Boston scored seven straight points after and took a lead on another pick-and-pop three from Horford, who’s now shooting 53.5% from three in the playoffs on 43 tries. The Bucks responded with four straight baskets, running a missed Pritchard corner three back to get their own from Pat Connaughton and go ahead 92-90. Tatum and Antetokounmpo traded baskets inside, Horford hit another three, then with five minutes remaining the Celtics’ defense collapsed and stopped Antetokounmpo and Lopez’ follow try.
Antetokounmpo and Smart stumbled to the floor as Horford rushed up the floor, caught a pass in the high post and scored through a foul. As Smart tried to help Giannis up, couldn’t hoist him and waved his arm toward the star, leaving him on the ground.
“We’re tangled up, I’m trying to help him up,” Smart said. “He’s doing a good job of making sure I don’t get back into the play by holding me down.

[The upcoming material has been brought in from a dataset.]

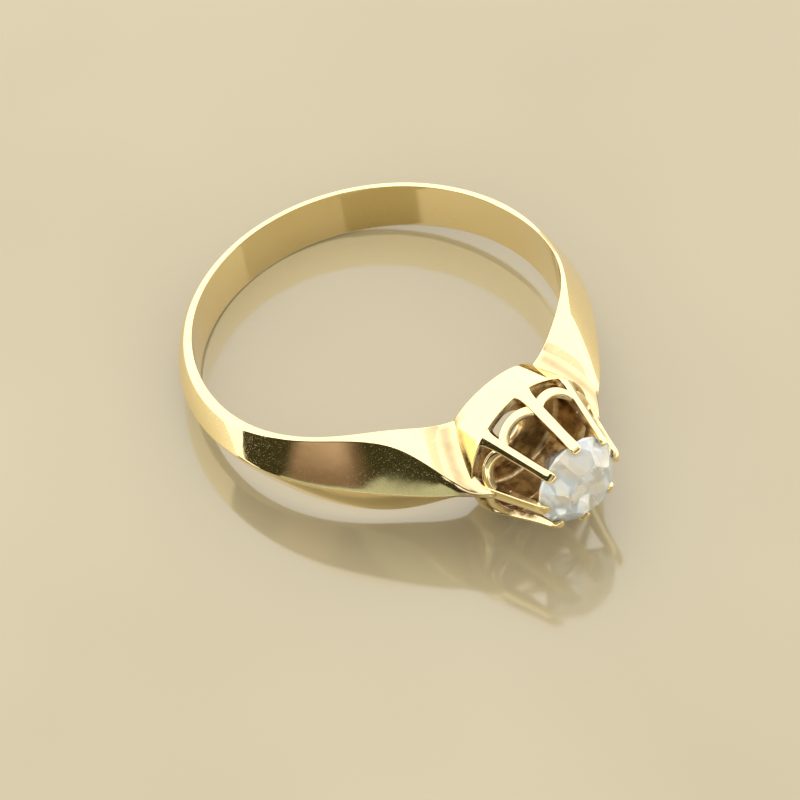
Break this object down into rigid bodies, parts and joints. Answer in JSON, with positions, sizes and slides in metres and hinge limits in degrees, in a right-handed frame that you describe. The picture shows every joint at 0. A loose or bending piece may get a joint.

You can see he kicked me in my face with his foot, and then when I tried to help him up he’d throw his head down. Then he’d put his hand up to help me, then when I tried to help he’d take it back. So I was like, ‘you know what, I’m done. I tried. I’m not finna keep playing this game with you dude.'”
Antetokounmpo needed a moment, checking out for George Hill with five minutes remaining. Tatum’s eyes widened. He drove past Hill for a layup, hit a short-range jumper over him through the foul after Giannis caught 50 seconds of rest, but it was too late.
Tatum hit a pull-up three and the game was over.
“Al man. He’s been doing this for a very long time,” Smart said. “I wasn’t surprised at all. I wasn’t surprised at all. It was a big time play, big time moment in a physical game. We’d been on the other end of those a couple of times. So it felt good to have that one. Al still has it. At this age, he’s still able to get up like he does. We weren’t surprised, but we were ecstatic for it and we needed it, but we felt it. Everybody did. The energy changed once that happened.”